この旅でお世話になったのは【萩市】にある【旅館 芳和荘】さん。

私の旅では「素泊まり」で「リーズナブル」な宿がターゲットになるので、ネットで検索した結果、ぴったり条件のあったお宿として特に気にすることなく予約をクリックした。というご縁でした。

ネット情報から「風情のある日本旅館」というのは伝わってきたのですが、実際に現地で目の当たりにすると、その存在感と風情そして歴史背景に圧倒されました。

それもそのはず。実はここ、もともと【遊郭】だったところを【旅館】として営業されている場所なんです。遊郭にまつわる評判や価値観は人それぞれですが、私的には日本の歴史風俗における重要なもののひとつと考えています。

そもそも現代において「遊郭に泊まる」なんてとても貴重な機会で、この偶然には感謝しかありません。今回実際に泊まってみて、その歴史背景とともに【遊郭造り】と言われる独特の建築様式に感動したので、この【芳和荘】さんを忘れないようにという意味で番外編として残したいと思います。

まず入ってすぐ、今でいう受付カウンターからは、その奥にある小部屋が見渡せる独特の造り。この小部屋は「顔見世」と呼ばれるエリア。
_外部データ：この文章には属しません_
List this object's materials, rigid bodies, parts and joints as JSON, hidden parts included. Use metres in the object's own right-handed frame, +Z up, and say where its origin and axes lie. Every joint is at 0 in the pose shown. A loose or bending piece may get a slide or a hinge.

今はロビーになっていますがかつての姿をとどめています。

玄関からまっすぐ伸びる大階段を上がって二階にあがると、美しい中庭を中心に「遊郭造り」の特徴である回廊が。部屋の名前もおそらく当時のものなんでしょう。私は「上津江」というお部屋を利用させていただきました。

6畳ほどの小さな客室もおそらく当時から大きく姿を変えていないはず。枕元にあるブザースイッチは用途はわかりませんが遊郭の客間としての設え(しつらえ)だったものでしょう。部屋の小物も昭和初期を思わせる独特のアンティーク感。

あまりの風情に、好奇心はとどまることを知りません。ご主人に許可をいただいて、カメラをもって旅館の隅々を探検します。

その中で気になったのが、回廊の柵に刻まれた平仮名。「ち」とか「し」とか不規則に並んでいて謎は深まるばかり。メモをしながら屈みこんで廊下を徘徊する中年は、もはや不審者です。

しかし、完成したメモと受付に置いてあった本の情報をもとにひも解くと、このように遊郭の【隠し屋号】が浮かんできます。ち・を・う・し・う・ら・う→「長州楼」おおー!すげー!!

ここで昔話を少々。元々「萩」は多くの船が発着する港町であり、廻船問屋などの商業とともに必然的に船員たちの立ち寄りの場として遊郭街も発達したそうです。【芳和荘】もいくつかあった遊郭の一つなのですが、実は大正初期に建てられた歴史ある建造物で、遊郭時代には「梅木」という名で営業されていました。当時のままに形をとどめているのはここだけの模様。

ご主人いわく「遊郭跡を旅館として営業するときには、地域から眉を顰められたり、実際に来た人が遊郭と知り怒って帰ったこともあったが、最近では文化的な認識も進んで若い女性も興味をもって泊まりにくるようになった。」とのこと。遊郭という思い背景を背負いながらも、歴史文化の保存のために苦労しながら営業されてきたことが伝わってきます。

現在は萩市の【景観重要建造物】にしていられていることから、世間にも認知され守られていく存在にになったということですね。ご主人は「指定を受けちゃったから、壊れても勝手になおせないのが大変」とおっしゃっていましたが、行政が責任をもってサポートしてくれるハズです。

今こうやって「元遊郭」に泊まることができるのは非常に貴重な経験であり、残してこられたご主人の想いと努力に心から感謝です。

旅をしてると人やモノ、場所との偶然の出会いが多くありますが、「宿」についてここまで感動的な出会いはありませんでした。その地域や歴史を感じられるような宿に巡り合うことも旅の醍醐味の一つとして記録&記憶しておきたいと思います。

旅館 芳和荘】さんに泊まったのは2018年のことですが、調べると執筆現在も営業されていますので興味のある方はぜひ訪れてみてください。貴重な経験と感動ができると思いますよ!